The "-dirty" part is due to testing with below patch (jiffies fix,
warn_alloc() lockup avoidance and disabling the OOM reaper).

----------------------------------------
--- a/kernel/time/jiffies.c
+++ b/kernel/time/jiffies.c
@@ -125,7 +125,7 @@ int register_refined_jiffies(long cycles_per_second)
 	shift_hz += cycles_per_tick/2;
 	do_div(shift_hz, cycles_per_tick);
 	/* Calculate nsec_per_tick using shift_hz */
-	nsec_per_tick = (u64)TICK_NSEC << 8;
+	nsec_per_tick = (u64)NSEC_PER_SEC << 8;
 	nsec_per_tick += (u32)shift_hz/2;
 	do_div(nsec_per_tick, (u32)shift_hz);
 
--- a/mm/oom_kill.c
+++ b/mm/oom_kill.c
@@ -553,7 +553,7 @@ static void oom_reap_task(struct task_struct *tsk)

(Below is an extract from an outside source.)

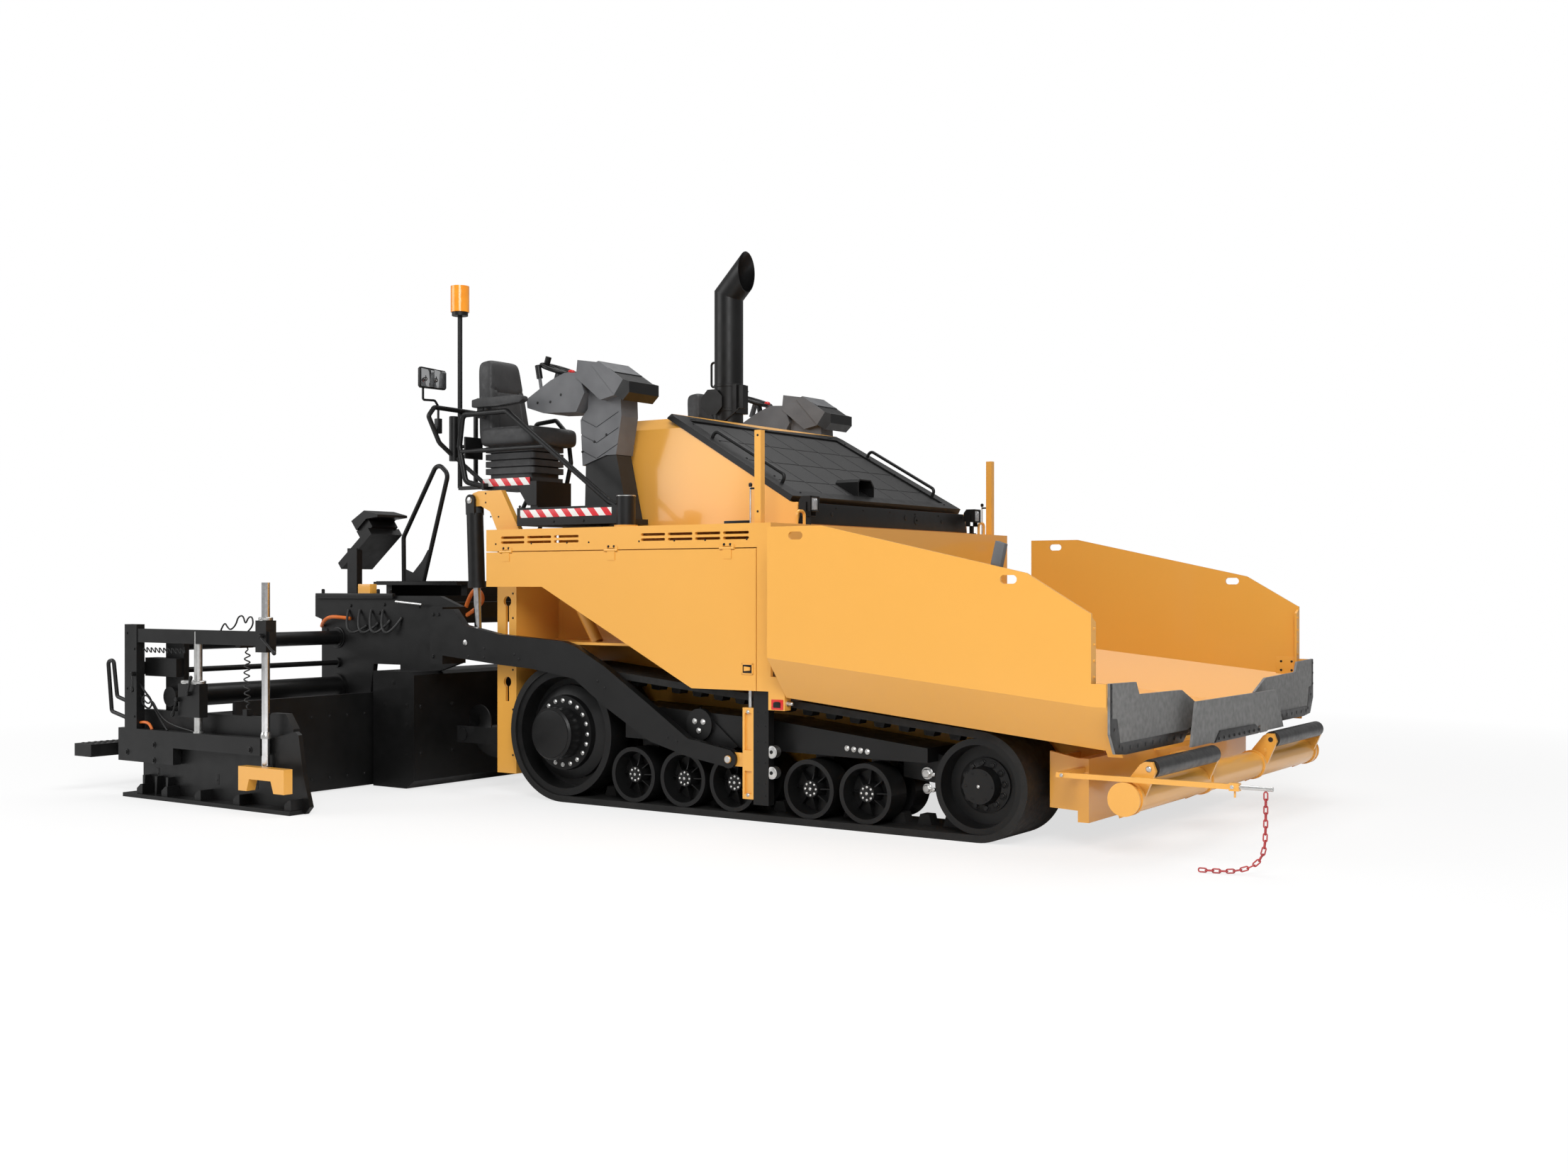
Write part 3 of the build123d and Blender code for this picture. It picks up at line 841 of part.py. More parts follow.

 	struct mm_struct *mm = tsk->signal->oom_mm;
 
 	/* Retry the down_read_trylock(mmap_sem) a few times */
-	while (attempts++ < MAX_OOM_REAP_RETRIES && !__oom_reap_task_mm(tsk, mm))
+	//while (attempts++ < MAX_OOM_REAP_RETRIES && !__oom_reap_task_mm(tsk, mm))

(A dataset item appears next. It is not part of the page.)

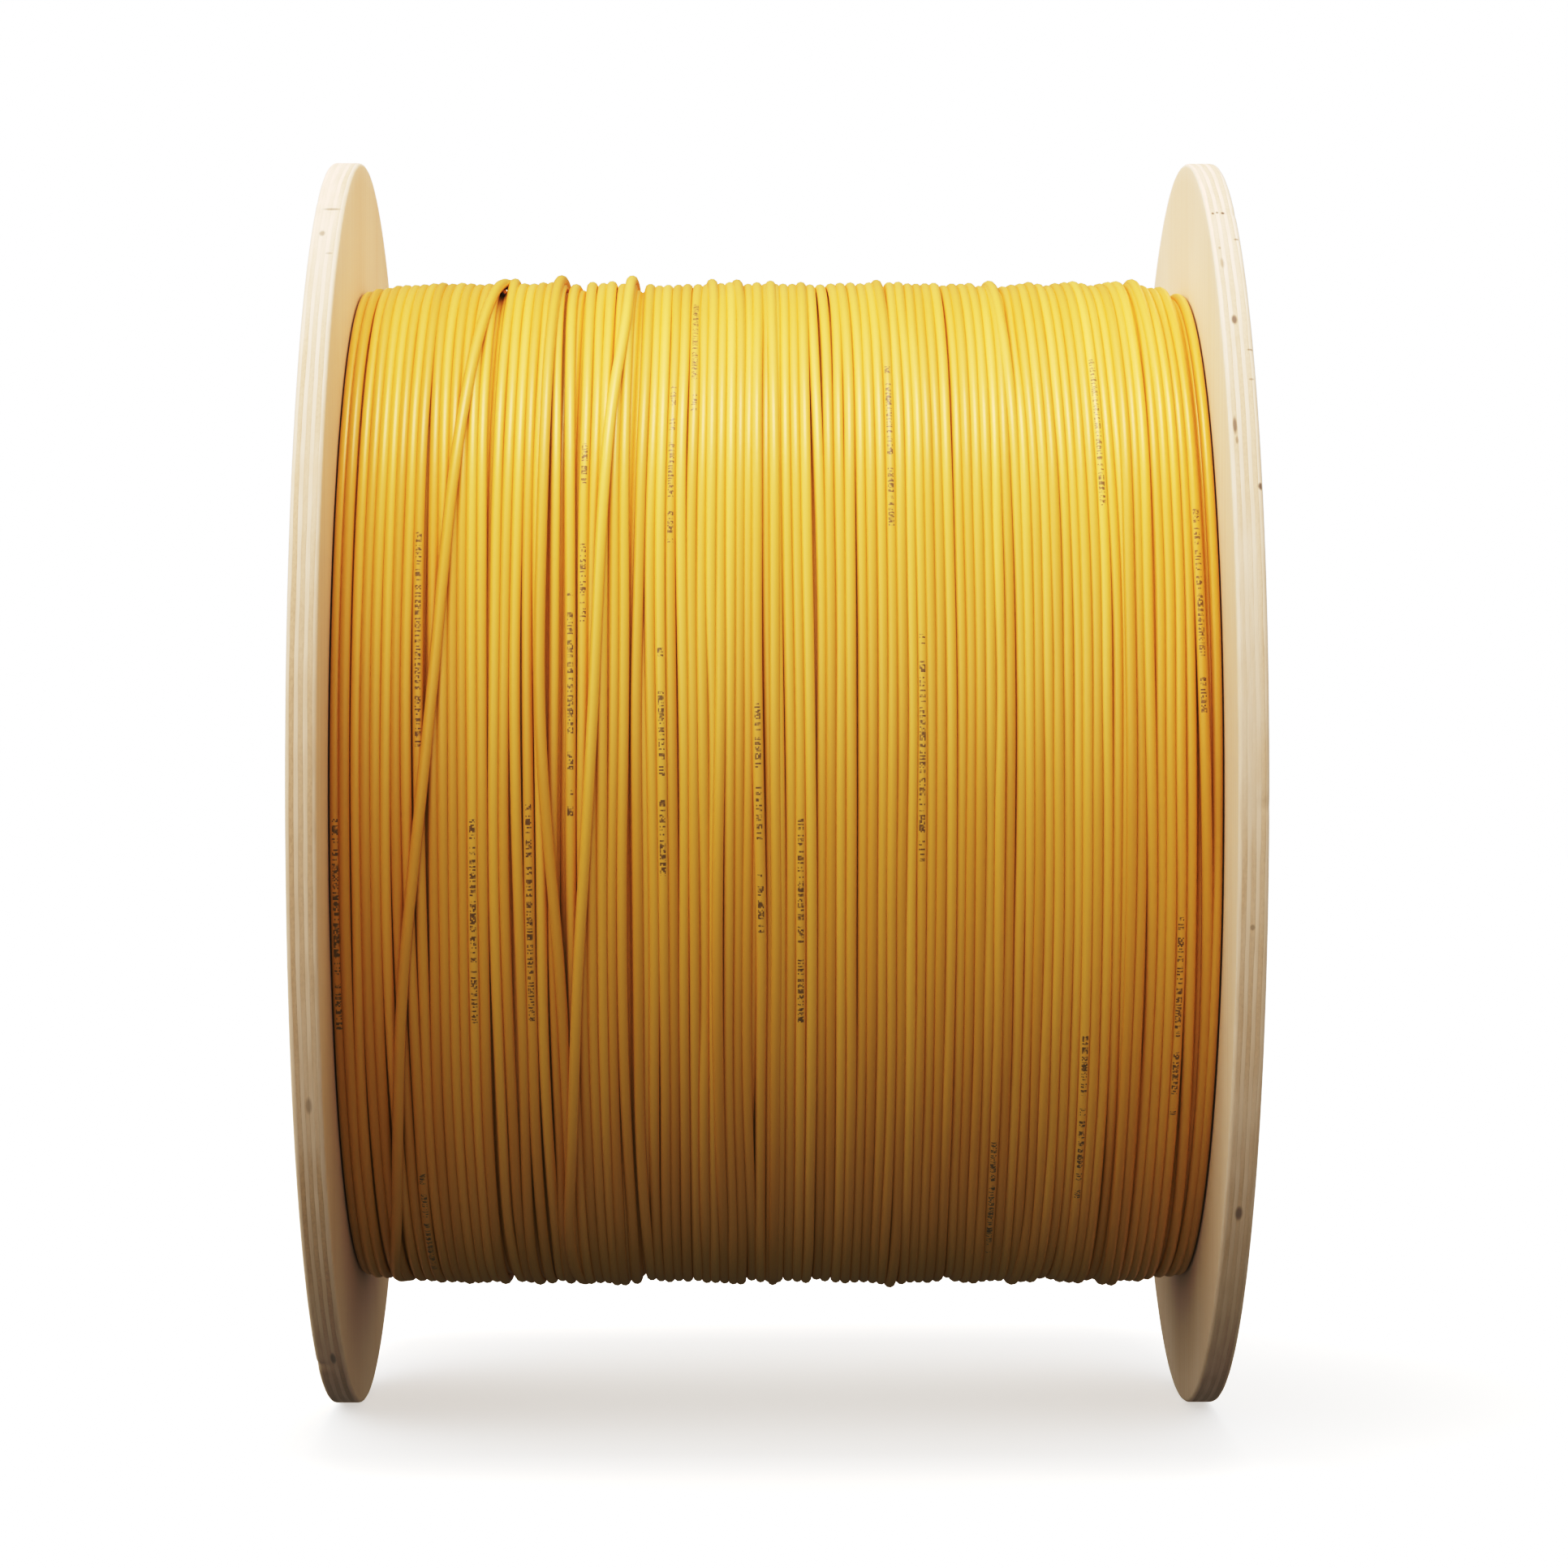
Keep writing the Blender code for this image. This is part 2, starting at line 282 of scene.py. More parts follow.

 		schedule_timeout_idle(HZ/10);
 
 	if (attempts <= MAX_OOM_REAP_RETRIES)
--- a/mm/page_alloc.c
+++ b/mm/page_alloc.c
@@ -3765,7 +3765,7 @@ bool gfp_pfmemalloc_allowed(gfp_t gfp_mask)
 		goto nopage;
 
 	/* Make sure we know about allocations which stall for too long */
-	if (time_after(jiffies, alloc_start + stall_timeout)) {
+	if (0 && time_after(jiffies, alloc_start + stall_timeout)) {
 		warn_alloc(gfp_mask, ac->nodemask,
 			"page allocation stalls for %ums, order:%u",
 			jiffies_to_msecs(jiffies-alloc_start), order);
----------------------------------------

Michal Hocko wrote:
> Yes, this looks like somebody is clobbering the page. I've seen one with
> refcount 0 so I though this would be a ref count issue. But the one
> below looks definitely like a memory corruption. A nasty one to debug :/

Yes, I guess that c7ab0d2fdc840266 is somewhere doing wrong ref count check.